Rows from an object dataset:
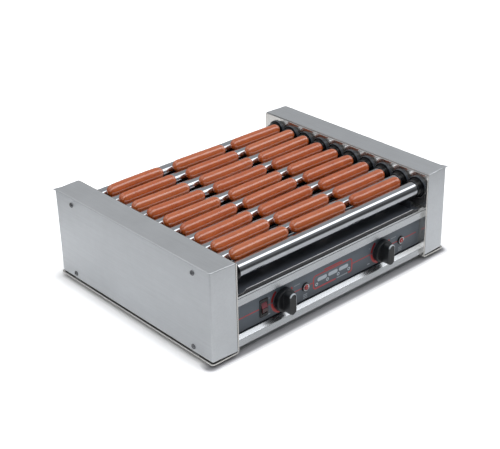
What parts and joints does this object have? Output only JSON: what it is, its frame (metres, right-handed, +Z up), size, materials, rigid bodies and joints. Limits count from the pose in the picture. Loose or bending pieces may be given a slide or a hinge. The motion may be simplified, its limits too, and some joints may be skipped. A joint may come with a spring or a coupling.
{
  "type": "hot dog roller grill",
  "caption": "Countertop roller grill: chromed heated rollers between two stainless end housings, front controls and a slide-out drip tray.",
  "frame": {"origin": "on the worktop, at the middle of the outer box", "axes": "+X along the rollers to the operator's right, -Y towards the operator, +Z up"},
  "size_m": [0.6162, 0.491, 0.188],
  "materials": {
    "cover_sheet": "brushed, satin",
    "frame_sheet": "brushed, satin",
    "screw_steel": "plain",
    "roller_chrome": "polished",
    "sprocket_steel": "oiled",
    "seal_rubber": "satin",
    "panel_paint": "fine textured",
    "tray_enamel": "glossy non-stick",
    "knob_plastic": "semi gloss",
    "spindle_steel": "turned",
    "switch_plastic": "moulded",
    "rocker_red": "glossy translucent",
    "bezel_chrome": "polished",
    "lens_red": "glossy translucent",
    "rod_sheath": "heat tinted",
    "insulator": "ceramic",
    "motor_iron": "varnished laminations",
    "gearbox_cast": "die cast",
    "foot_rubber": "matte",
    "cord_rubber": "matte"
  },
  "bodies": {
    "frame": {"base_pan": "frame_sheet", "control_panel": "panel_paint", "cover_screws": "screw_steel", "cover_struts": "frame_sheet", "drive_chain": "sprocket_steel", "drive_motor": "motor_iron", "element_bars": "frame_sheet", "feet": "foot_rubber", "gearbox": "gearbox_cast", "heating_rods": "rod_sheath", "lamp_bezels": "bezel_chrome", "lamp_lenses": "lens_red", "left_bearing_seals": "seal_rubber", "left_cover": "cover_sheet", "left_end_plate": "frame_sheet", "left_heat_switch": "switch_plastic", "lower_front_rail": "frame_sheet", "motor_bracket": "frame_sheet", "power_cord": "cord_rubber", "power_plug": "cord_rubber", "power_switch_housing": "switch_plastic", "rear_panel": "frame_sheet", "right_bearing_seals": "seal_rubber", "right_cover": "cover_sheet", "right_end_plate": "frame_sheet", "right_heat_switch": "switch_plastic", "strain_relief": "cord_rubber", "terminal_block": "switch_plastic", "terminal_insulators": "insulator", "tray_guides": "frame_sheet", "upper_front_rail": "frame_sheet", "wiring": "cord_rubber"},
    "roller_01": {"roller_tube_01": "roller_chrome", "roller_sprocket_01": "sprocket_steel"},
    "roller_02": {"roller_tube_02": "roller_chrome", "roller_sprocket_02": "sprocket_steel"},
    "roller_03": {"roller_tube_03": "roller_chrome", "roller_sprocket_03": "sprocket_steel"},
    "roller_04": {"roller_tube_04": "roller_chrome", "roller_sprocket_04": "sprocket_steel"},
    "roller_05": {"roller_tube_05": "roller_chrome", "roller_sprocket_05": "sprocket_steel"},
    "roller_06": {"roller_tube_06": "roller_chrome", "roller_sprocket_06": "sprocket_steel"},
    "roller_07": {"roller_tube_07": "roller_chrome", "roller_sprocket_07": "sprocket_steel"},
    "roller_08": {"roller_tube_08": "roller_chrome", "roller_sprocket_08": "sprocket_steel"},
    "roller_09": {"roller_tube_09": "roller_chrome", "roller_sprocket_09": "sprocket_steel"},
    "roller_10": {"roller_tube_10": "roller_chrome", "roller_sprocket_10": "sprocket_steel"},
    "gearbox_output": {"gearbox_shaft": "sprocket_steel", "drive_sprocket": "sprocket_steel"},
    "tray": {"drip_tray": "tray_enamel"},
    "left_heat_knob": {"left_knob": "knob_plastic", "left_switch_spindle": "spindle_steel"},
    "right_heat_knob": {"right_knob": "knob_plastic", "right_switch_spindle": "spindle_steel"},
    "rocker": {"power_rocker": "rocker_red"}
  },
  "joints": [
    {"name": "roller_01_spin", "type": "hinge", "parent": "frame", "child": "roller_01", "pos_m": [0, -0.2065, 0.1568], "axis": [1, 0, 0], "continuous": true},
    {"name": "roller_02_spin", "type": "hinge", "parent": "frame", "child": "roller_02", "pos_m": [0, -0.16205, 0.1568], "axis": [1, 0, 0], "continuous": true},
    {"name": "roller_03_spin", "type": "hinge", "parent": "frame", "child": "roller_03", "pos_m": [0, -0.1176, 0.1568], "axis": [1, 0, 0], "continuous": true},
    {"name": "roller_04_spin", "type": "hinge", "parent": "frame", "child": "roller_04", "pos_m": [0, -0.07315, 0.1568], "axis": [1, 0, 0], "continuous": true},
    {"name": "roller_05_spin", "type": "hinge", "parent": "frame", "child": "roller_05", "pos_m": [0, -0.0287, 0.1568], "axis": [1, 0, 0], "continuous": true},
    {"name": "roller_06_spin", "type": "hinge", "parent": "frame", "child": "roller_06", "pos_m": [0, 0.01575, 0.1568], "axis": [1, 0, 0], "continuous": true},
    {"name": "roller_07_spin", "type": "hinge", "parent": "frame", "child": "roller_07", "pos_m": [0, 0.0602, 0.1568], "axis": [1, 0, 0], "continuous": true},
    {"name": "roller_08_spin", "type": "hinge", "parent": "frame", "child": "roller_08", "pos_m": [0, 0.10465, 0.1568], "axis": [1, 0, 0], "continuous": true},
    {"name": "roller_09_spin", "type": "hinge", "parent": "frame", "child": "roller_09", "pos_m": [0, 0.1491, 0.1568], "axis": [1, 0, 0], "continuous": true},
    {"name": "roller_10_spin", "type": "hinge", "parent": "frame", "child": "roller_10", "pos_m": [0, 0.19355, 0.1568], "axis": [1, 0, 0], "continuous": true},
    {"name": "gearbox_output_spin", "type": "hinge", "parent": "frame", "child": "gearbox_output", "pos_m": [0.2594, 0.0348, 0.11621], "axis": [1, 0, 0], "continuous": true},
    {"name": "drip_tray_slide", "type": "slide", "parent": "frame", "child": "tray", "axis": [0, -1, 0], "range_m": [0, 0.4]},
    {"name": "left_knob_turn", "type": "hinge", "parent": "frame", "child": "left_heat_knob", "pos_m": [-0.128, -0.215, 0.062], "axis": [0, -1, 0], "range_deg": [0, 300]},
    {"name": "right_knob_turn", "type": "hinge", "parent": "frame", "child": "right_heat_knob", "pos_m": [0.1335, -0.215, 0.062], "axis": [0, -1, 0], "range_deg": [0, 300]},
    {"name": "power_rocker_tip", "type": "hinge", "parent": "frame", "child": "rocker", "pos_m": [-0.173, -0.211, 0.062], "axis": [1, 0, 0], "range_deg": [0, 16]}
  ],
  "couplings": [
    {"joint": "roller_02_spin", "follows": "roller_01_spin", "ratio": 1},
    {"joint": "roller_03_spin", "follows": "roller_01_spin", "ratio": 1},
    {"joint": "roller_04_spin", "follows": "roller_01_spin", "ratio": 1},
    {"joint": "roller_05_spin", "follows": "roller_01_spin", "ratio": 1},
    {"joint": "roller_06_spin", "follows": "roller_01_spin", "ratio": 1},
    {"joint": "roller_07_spin", "follows": "roller_01_spin", "ratio": 1},
    {"joint": "roller_08_spin", "follows": "roller_01_spin", "ratio": 1},
    {"joint": "roller_09_spin", "follows": "roller_01_spin", "ratio": 1},
    {"joint": "roller_10_spin", "follows": "roller_01_spin", "ratio": 1},
    {"joint": "gearbox_output_spin", "follows": "roller_01_spin", "ratio": -1}
  ]
}
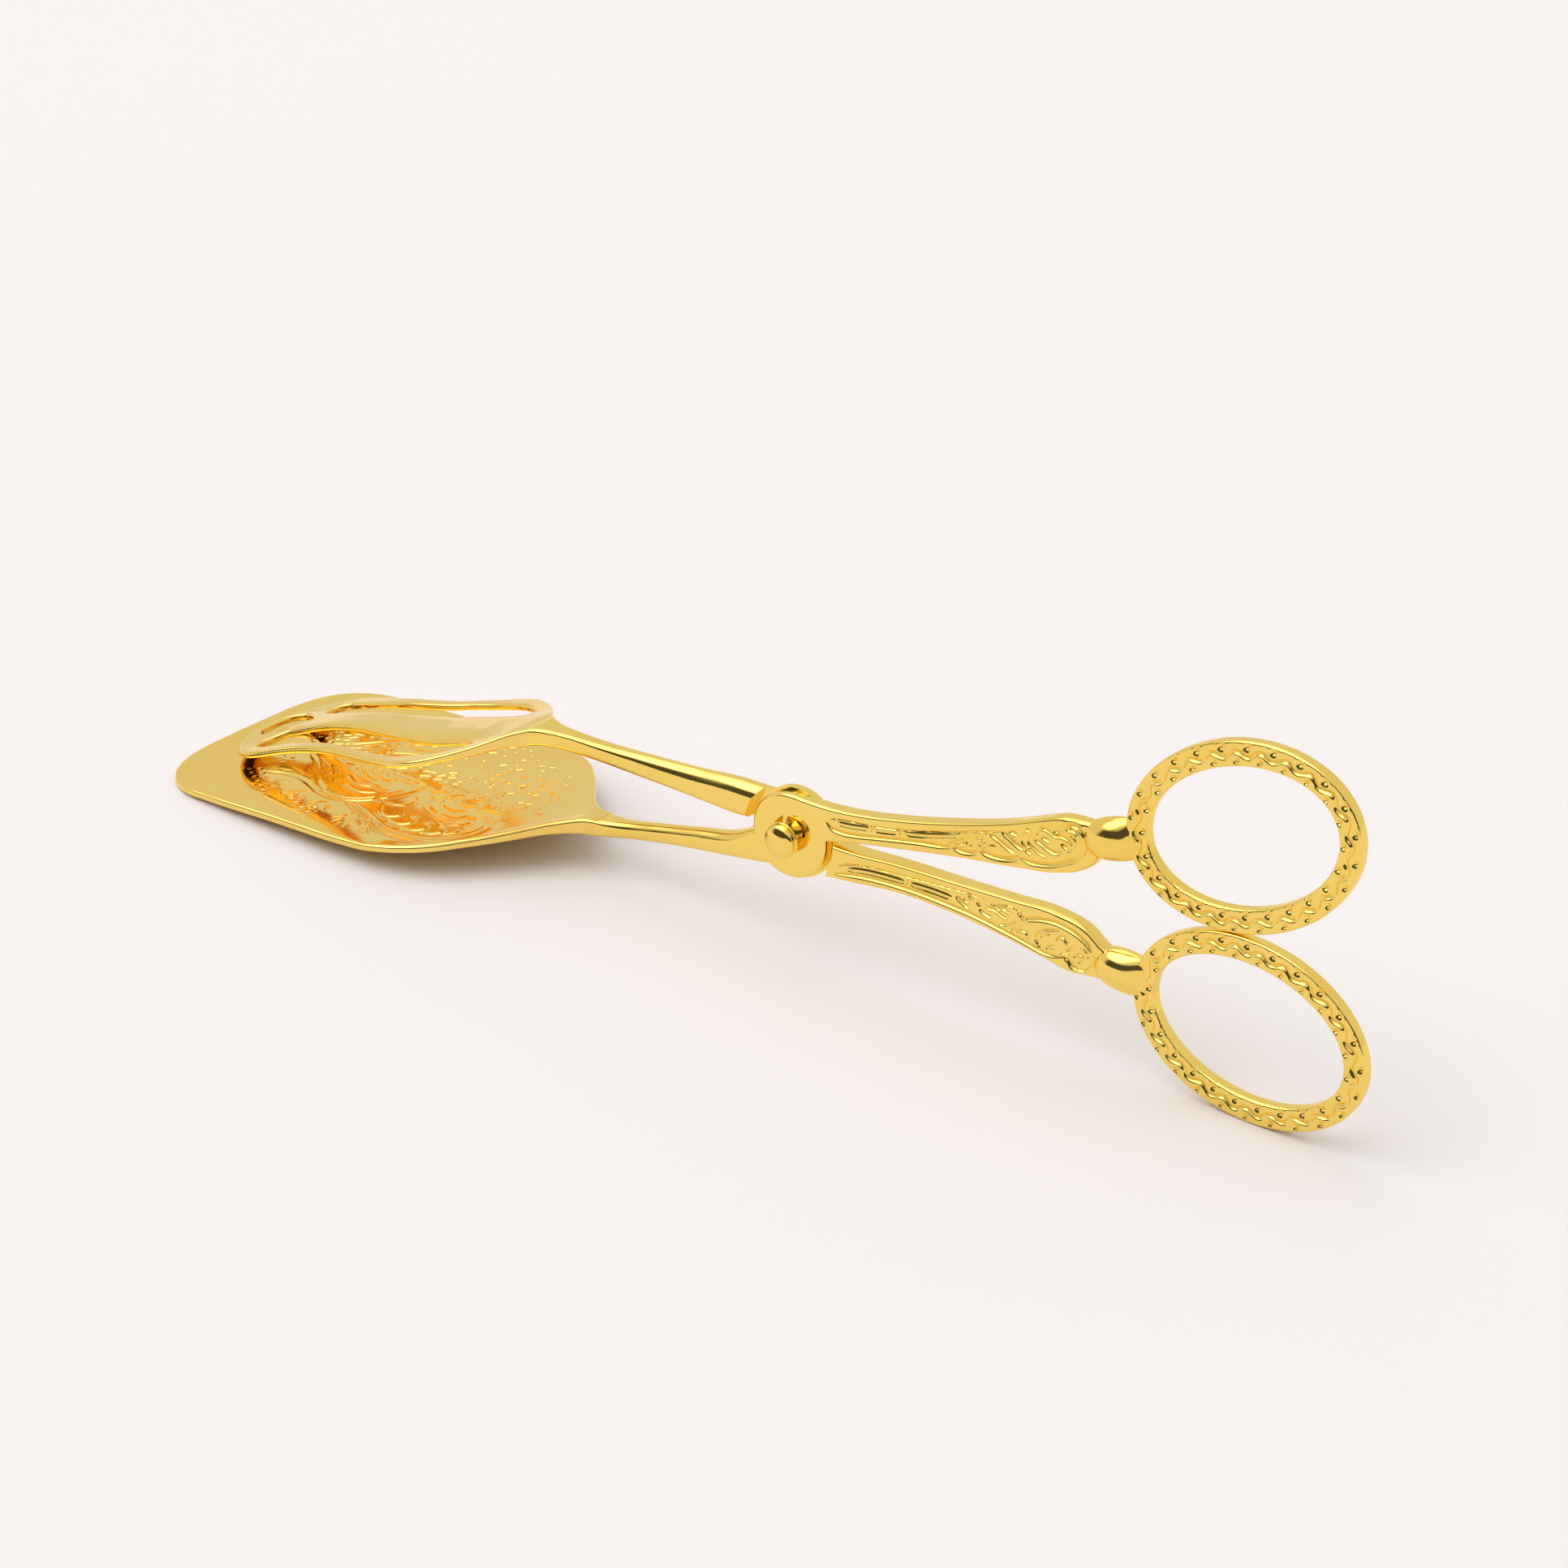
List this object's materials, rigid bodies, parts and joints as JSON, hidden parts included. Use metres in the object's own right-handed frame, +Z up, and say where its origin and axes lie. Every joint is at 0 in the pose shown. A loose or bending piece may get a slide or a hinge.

-- WHAT NEEDS TO BE DONE --
Repeat all the records. Match each line exactly.

-- RIGHT ANSWER --
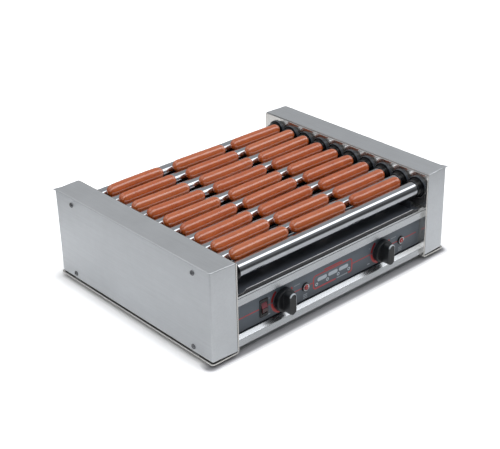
What parts and joints does this object have? Output only JSON: what it is, its frame (metres, right-handed, +Z up), size, materials, rigid bodies and joints. Limits count from the pose in the picture. Loose or bending pieces may be given a slide or a hinge. The motion may be simplified, its limits too, and some joints may be skipped. A joint may come with a spring or a coupling.
{
  "type": "hot dog roller grill",
  "caption": "Countertop roller grill: chromed heated rollers between two stainless end housings, front controls and a slide-out drip tray.",
  "frame": {"origin": "on the worktop, at the middle of the outer box", "axes": "+X along the rollers to the operator's right, -Y towards the operator, +Z up"},
  "size_m": [0.6162, 0.491, 0.188],
  "materials": {
    "cover_sheet": "brushed, satin",
    "frame_sheet": "brushed, satin",
    "screw_steel": "plain",
    "roller_chrome": "polished",
    "sprocket_steel": "oiled",
    "seal_rubber": "satin",
    "panel_paint": "fine textured",
    "tray_enamel": "glossy non-stick",
    "knob_plastic": "semi gloss",
    "spindle_steel": "turned",
    "switch_plastic": "moulded",
    "rocker_red": "glossy translucent",
    "bezel_chrome": "polished",
    "lens_red": "glossy translucent",
    "rod_sheath": "heat tinted",
    "insulator": "ceramic",
    "motor_iron": "varnished laminations",
    "gearbox_cast": "die cast",
    "foot_rubber": "matte",
    "cord_rubber": "matte"
  },
  "bodies": {
    "frame": {"base_pan": "frame_sheet", "control_panel": "panel_paint", "cover_screws": "screw_steel", "cover_struts": "frame_sheet", "drive_chain": "sprocket_steel", "drive_motor": "motor_iron", "element_bars": "frame_sheet", "feet": "foot_rubber", "gearbox": "gearbox_cast", "heating_rods": "rod_sheath", "lamp_bezels": "bezel_chrome", "lamp_lenses": "lens_red", "left_bearing_seals": "seal_rubber", "left_cover": "cover_sheet", "left_end_plate": "frame_sheet", "left_heat_switch": "switch_plastic", "lower_front_rail": "frame_sheet", "motor_bracket": "frame_sheet", "power_cord": "cord_rubber", "power_plug": "cord_rubber", "power_switch_housing": "switch_plastic", "rear_panel": "frame_sheet", "right_bearing_seals": "seal_rubber", "right_cover": "cover_sheet", "right_end_plate": "frame_sheet", "right_heat_switch": "switch_plastic", "strain_relief": "cord_rubber", "terminal_block": "switch_plastic", "terminal_insulators": "insulator", "tray_guides": "frame_sheet", "upper_front_rail": "frame_sheet", "wiring": "cord_rubber"},
    "roller_01": {"roller_tube_01": "roller_chrome", "roller_sprocket_01": "sprocket_steel"},
    "roller_02": {"roller_tube_02": "roller_chrome", "roller_sprocket_02": "sprocket_steel"},
    "roller_03": {"roller_tube_03": "roller_chrome", "roller_sprocket_03": "sprocket_steel"},
    "roller_04": {"roller_tube_04": "roller_chrome", "roller_sprocket_04": "sprocket_steel"},
    "roller_05": {"roller_tube_05": "roller_chrome", "roller_sprocket_05": "sprocket_steel"},
    "roller_06": {"roller_tube_06": "roller_chrome", "roller_sprocket_06": "sprocket_steel"},
    "roller_07": {"roller_tube_07": "roller_chrome", "roller_sprocket_07": "sprocket_steel"},
    "roller_08": {"roller_tube_08": "roller_chrome", "roller_sprocket_08": "sprocket_steel"},
    "roller_09": {"roller_tube_09": "roller_chrome", "roller_sprocket_09": "sprocket_steel"},
    "roller_10": {"roller_tube_10": "roller_chrome", "roller_sprocket_10": "sprocket_steel"},
    "gearbox_output": {"gearbox_shaft": "sprocket_steel", "drive_sprocket": "sprocket_steel"},
    "tray": {"drip_tray": "tray_enamel"},
    "left_heat_knob": {"left_knob": "knob_plastic", "left_switch_spindle": "spindle_steel"},
    "right_heat_knob": {"right_knob": "knob_plastic", "right_switch_spindle": "spindle_steel"},
    "rocker": {"power_rocker": "rocker_red"}
  },
  "joints": [
    {"name": "roller_01_spin", "type": "hinge", "parent": "frame", "child": "roller_01", "pos_m": [0, -0.2065, 0.1568], "axis": [1, 0, 0], "continuous": true},
    {"name": "roller_02_spin", "type": "hinge", "parent": "frame", "child": "roller_02", "pos_m": [0, -0.16205, 0.1568], "axis": [1, 0, 0], "continuous": true},
    {"name": "roller_03_spin", "type": "hinge", "parent": "frame", "child": "roller_03", "pos_m": [0, -0.1176, 0.1568], "axis": [1, 0, 0], "continuous": true},
    {"name": "roller_04_spin", "type": "hinge", "parent": "frame", "child": "roller_04", "pos_m": [0, -0.07315, 0.1568], "axis": [1, 0, 0], "continuous": true},
    {"name": "roller_05_spin", "type": "hinge", "parent": "frame", "child": "roller_05", "pos_m": [0, -0.0287, 0.1568], "axis": [1, 0, 0], "continuous": true},
    {"name": "roller_06_spin", "type": "hinge", "parent": "frame", "child": "roller_06", "pos_m": [0, 0.01575, 0.1568], "axis": [1, 0, 0], "continuous": true},
    {"name": "roller_07_spin", "type": "hinge", "parent": "frame", "child": "roller_07", "pos_m": [0, 0.0602, 0.1568], "axis": [1, 0, 0], "continuous": true},
    {"name": "roller_08_spin", "type": "hinge", "parent": "frame", "child": "roller_08", "pos_m": [0, 0.10465, 0.1568], "axis": [1, 0, 0], "continuous": true},
    {"name": "roller_09_spin", "type": "hinge", "parent": "frame", "child": "roller_09", "pos_m": [0, 0.1491, 0.1568], "axis": [1, 0, 0], "continuous": true},
    {"name": "roller_10_spin", "type": "hinge", "parent": "frame", "child": "roller_10", "pos_m": [0, 0.19355, 0.1568], "axis": [1, 0, 0], "continuous": true},
    {"name": "gearbox_output_spin", "type": "hinge", "parent": "frame", "child": "gearbox_output", "pos_m": [0.2594, 0.0348, 0.11621], "axis": [1, 0, 0], "continuous": true},
    {"name": "drip_tray_slide", "type": "slide", "parent": "frame", "child": "tray", "axis": [0, -1, 0], "range_m": [0, 0.4]},
    {"name": "left_knob_turn", "type": "hinge", "parent": "frame", "child": "left_heat_knob", "pos_m": [-0.128, -0.215, 0.062], "axis": [0, -1, 0], "range_deg": [0, 300]},
    {"name": "right_knob_turn", "type": "hinge", "parent": "frame", "child": "right_heat_knob", "pos_m": [0.1335, -0.215, 0.062], "axis": [0, -1, 0], "range_deg": [0, 300]},
    {"name": "power_rocker_tip", "type": "hinge", "parent": "frame", "child": "rocker", "pos_m": [-0.173, -0.211, 0.062], "axis": [1, 0, 0], "range_deg": [0, 16]}
  ],
  "couplings": [
    {"joint": "roller_02_spin", "follows": "roller_01_spin", "ratio": 1},
    {"joint": "roller_03_spin", "follows": "roller_01_spin", "ratio": 1},
    {"joint": "roller_04_spin", "follows": "roller_01_spin", "ratio": 1},
    {"joint": "roller_05_spin", "follows": "roller_01_spin", "ratio": 1},
    {"joint": "roller_06_spin", "follows": "roller_01_spin", "ratio": 1},
    {"joint": "roller_07_spin", "follows": "roller_01_spin", "ratio": 1},
    {"joint": "roller_08_spin", "follows": "roller_01_spin", "ratio": 1},
    {"joint": "roller_09_spin", "follows": "roller_01_spin", "ratio": 1},
    {"joint": "roller_10_spin", "follows": "roller_01_spin", "ratio": 1},
    {"joint": "gearbox_output_spin", "follows": "roller_01_spin", "ratio": -1}
  ]
}
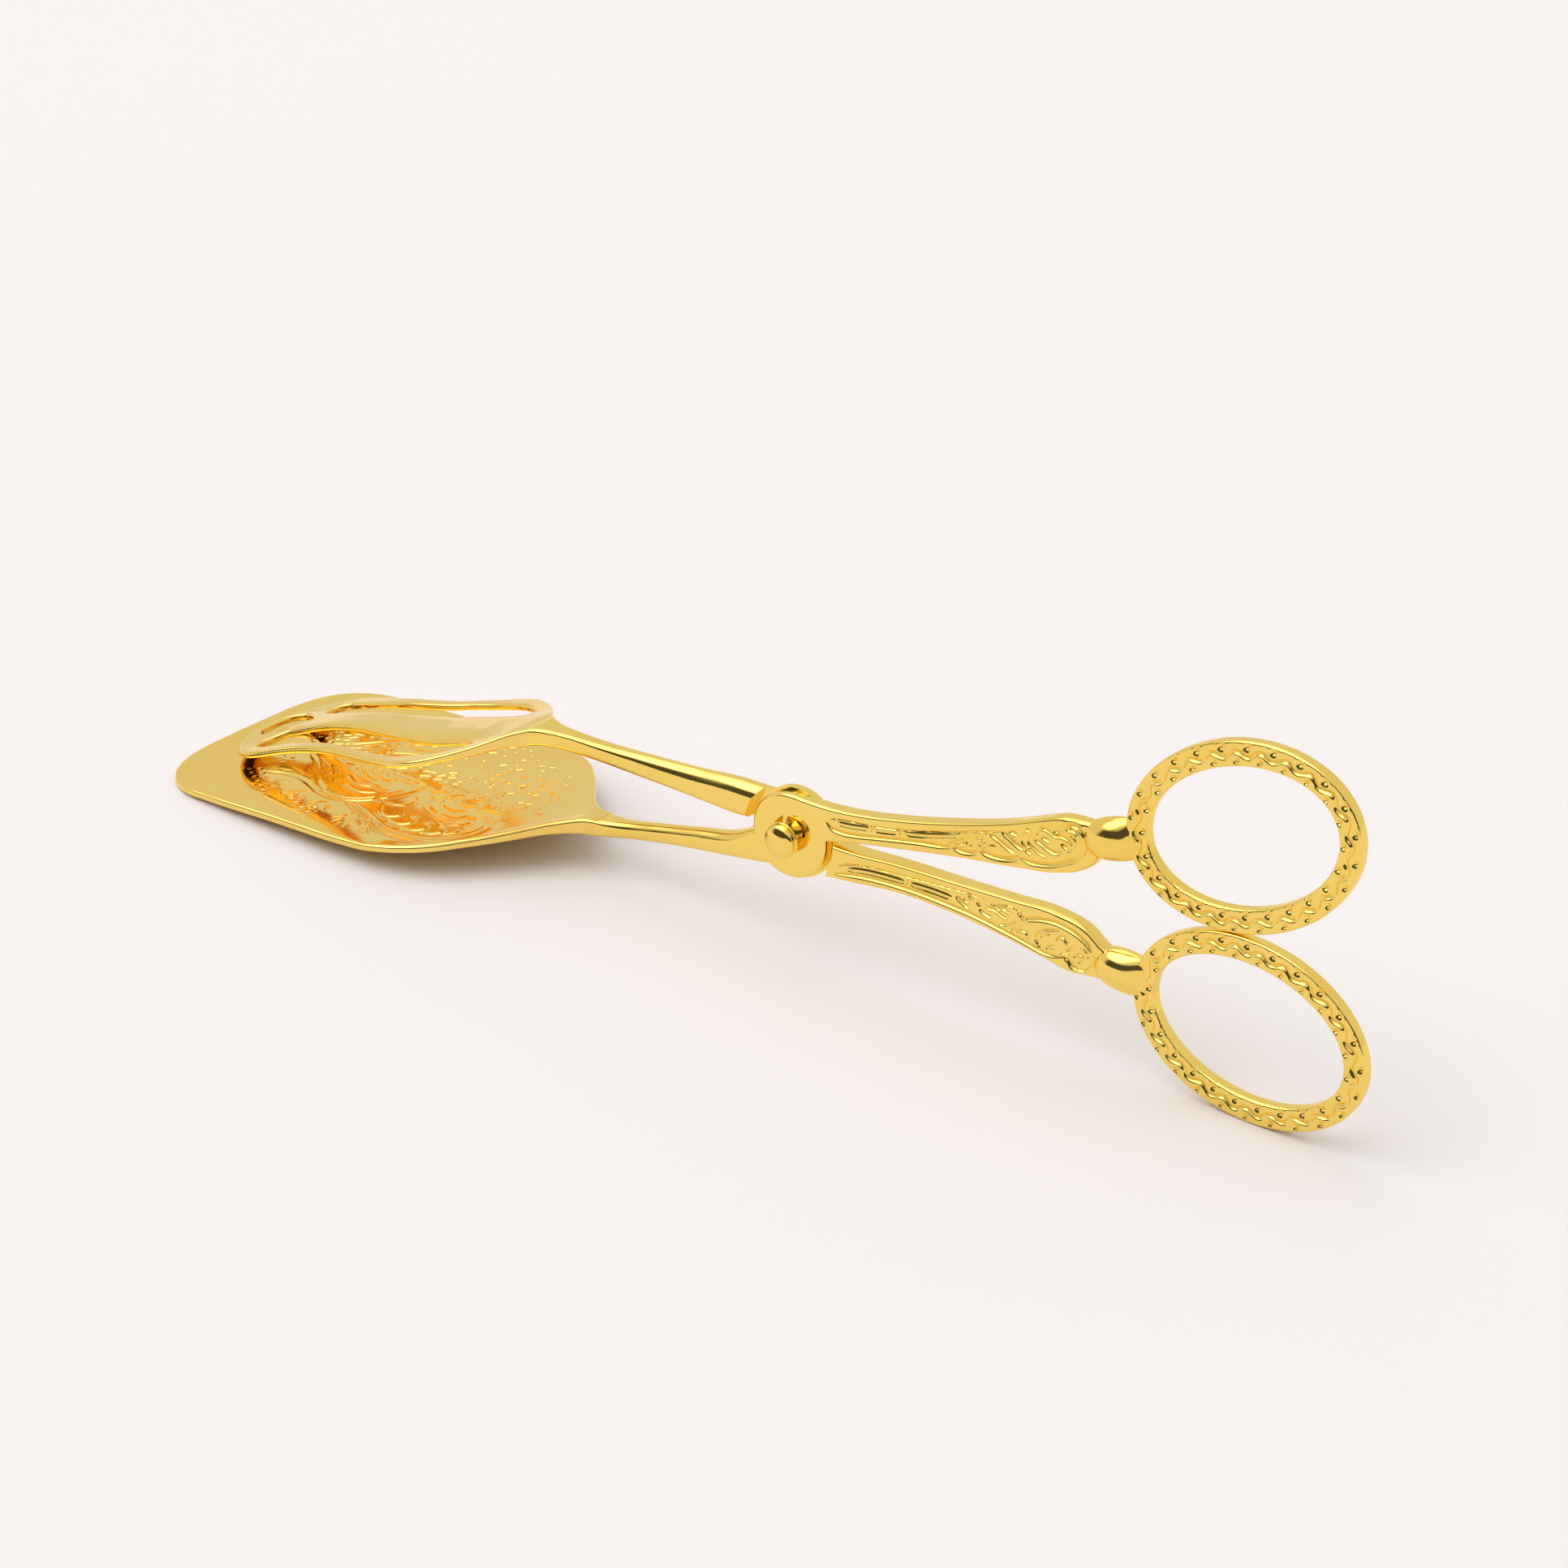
List this object's materials, rigid bodies, parts and joints as JSON, hidden parts included. Use metres in the object's own right-handed frame, +Z up, and say where its origin and axes lie. Every joint is at 0 in the pose shown. A loose or bending piece may get a slide or a hinge.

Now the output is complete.